The works have come from a host of private collectors from around the country as well as some of Australia’s most recognised institutions such as the state libraries of Victoria and New South Wales.
State Library of Victoria chief executive Kate Torney, who was raised in Ballarat, said the gallery was the ideal place to display the rare sketches depicting the region.
“His connection with Ballarat ran very deep, he was seeing this landscape for the first time and if you look at his works you see that sense,” Ms Torney said.
“In (von Guérard’s) work it’s often the story behind the story that brings out a piece of work and unlike a gallery the library collects works which tell the story of the state, and that’s exactly what his works did.”
Titled Eugene von Guérard: Artist – Traveller, the exhibition gives an insight into the artist’s experiences on the Goldfields in an era where he like so many others came to western Victoria looking to find his fortune.
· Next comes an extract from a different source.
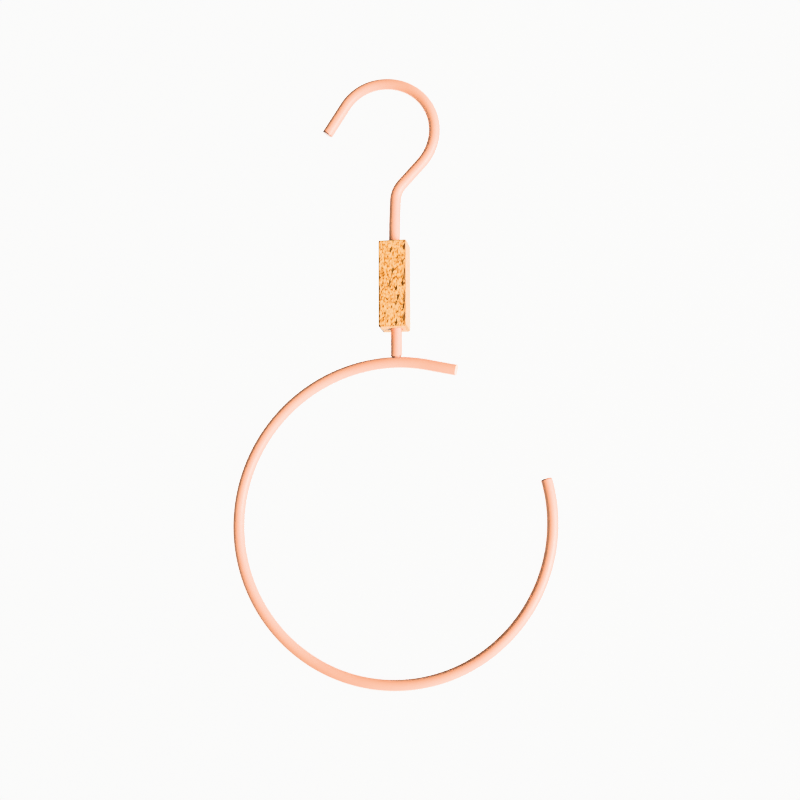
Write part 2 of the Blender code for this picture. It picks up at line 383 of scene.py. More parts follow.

The sketches, which range in subject from humans to natural flora and fauna, tell the tale of daily life in Ballarat in the 1850s and 1860s.
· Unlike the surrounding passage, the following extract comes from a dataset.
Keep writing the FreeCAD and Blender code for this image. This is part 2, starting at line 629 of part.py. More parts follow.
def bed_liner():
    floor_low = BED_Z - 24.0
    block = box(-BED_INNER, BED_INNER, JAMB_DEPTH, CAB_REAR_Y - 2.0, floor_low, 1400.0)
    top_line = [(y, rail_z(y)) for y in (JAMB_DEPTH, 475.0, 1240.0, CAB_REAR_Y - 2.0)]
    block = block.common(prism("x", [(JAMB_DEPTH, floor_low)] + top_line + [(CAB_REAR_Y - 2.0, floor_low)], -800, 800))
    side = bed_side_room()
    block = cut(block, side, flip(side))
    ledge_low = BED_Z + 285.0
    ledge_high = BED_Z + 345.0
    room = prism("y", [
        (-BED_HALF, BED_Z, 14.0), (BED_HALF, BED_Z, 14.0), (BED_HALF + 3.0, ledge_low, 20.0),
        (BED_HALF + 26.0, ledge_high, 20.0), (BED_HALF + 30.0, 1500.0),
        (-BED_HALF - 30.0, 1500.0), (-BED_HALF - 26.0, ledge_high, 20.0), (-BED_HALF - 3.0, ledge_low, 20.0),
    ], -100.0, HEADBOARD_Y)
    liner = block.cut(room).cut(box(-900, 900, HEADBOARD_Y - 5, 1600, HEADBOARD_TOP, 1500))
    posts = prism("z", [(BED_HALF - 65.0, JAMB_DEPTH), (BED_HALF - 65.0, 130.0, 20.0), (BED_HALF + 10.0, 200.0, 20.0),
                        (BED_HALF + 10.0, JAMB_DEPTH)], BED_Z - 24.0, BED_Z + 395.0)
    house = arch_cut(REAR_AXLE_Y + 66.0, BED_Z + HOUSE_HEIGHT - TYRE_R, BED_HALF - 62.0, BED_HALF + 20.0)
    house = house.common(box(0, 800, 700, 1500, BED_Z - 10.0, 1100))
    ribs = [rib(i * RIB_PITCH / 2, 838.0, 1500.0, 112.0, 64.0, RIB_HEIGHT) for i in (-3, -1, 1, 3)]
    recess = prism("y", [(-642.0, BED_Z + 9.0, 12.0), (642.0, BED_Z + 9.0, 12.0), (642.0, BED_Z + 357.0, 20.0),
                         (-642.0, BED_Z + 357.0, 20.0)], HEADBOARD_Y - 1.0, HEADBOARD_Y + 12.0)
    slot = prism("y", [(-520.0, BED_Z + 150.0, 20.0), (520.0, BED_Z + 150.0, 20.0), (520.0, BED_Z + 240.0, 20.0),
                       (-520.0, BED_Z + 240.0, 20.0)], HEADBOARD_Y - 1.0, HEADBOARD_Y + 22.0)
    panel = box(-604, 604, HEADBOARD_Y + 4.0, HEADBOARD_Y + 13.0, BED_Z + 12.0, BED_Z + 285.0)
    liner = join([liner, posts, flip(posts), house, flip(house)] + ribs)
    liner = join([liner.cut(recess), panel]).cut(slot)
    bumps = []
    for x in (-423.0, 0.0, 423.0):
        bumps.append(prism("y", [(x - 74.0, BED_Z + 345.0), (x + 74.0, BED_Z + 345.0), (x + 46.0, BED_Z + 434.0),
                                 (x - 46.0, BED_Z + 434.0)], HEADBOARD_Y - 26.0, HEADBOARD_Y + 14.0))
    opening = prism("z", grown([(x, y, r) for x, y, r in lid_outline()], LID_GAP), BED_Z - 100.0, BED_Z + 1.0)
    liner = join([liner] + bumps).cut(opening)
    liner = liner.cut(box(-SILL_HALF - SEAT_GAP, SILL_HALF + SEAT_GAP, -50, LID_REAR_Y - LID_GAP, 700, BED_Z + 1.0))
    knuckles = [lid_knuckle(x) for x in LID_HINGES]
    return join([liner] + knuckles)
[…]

The exhibition has been curated by Dr Ruth Pullin, who is about to release a book titled The Artist as Traveller.
Dr Pullin said it was her exposure to the rare sketchbooks during her time at the State Library of New South Wales which fostered her passion for von Guérard’s work.
“It’s through these sketchbooks that you really get a sense of the man throughout his entire career, and they’re not just working documents, they’re very personal, they’re like travel diaries and you see the most intimate...response to a subject,” Dr Pullin said.
“People had looked at the sketchbooks before but more or less from the perspective of having looked at paintings and trying to find the relevant drawing in the sketchbooks, whereas I wanted to look at the sketchbooks as the beginning.”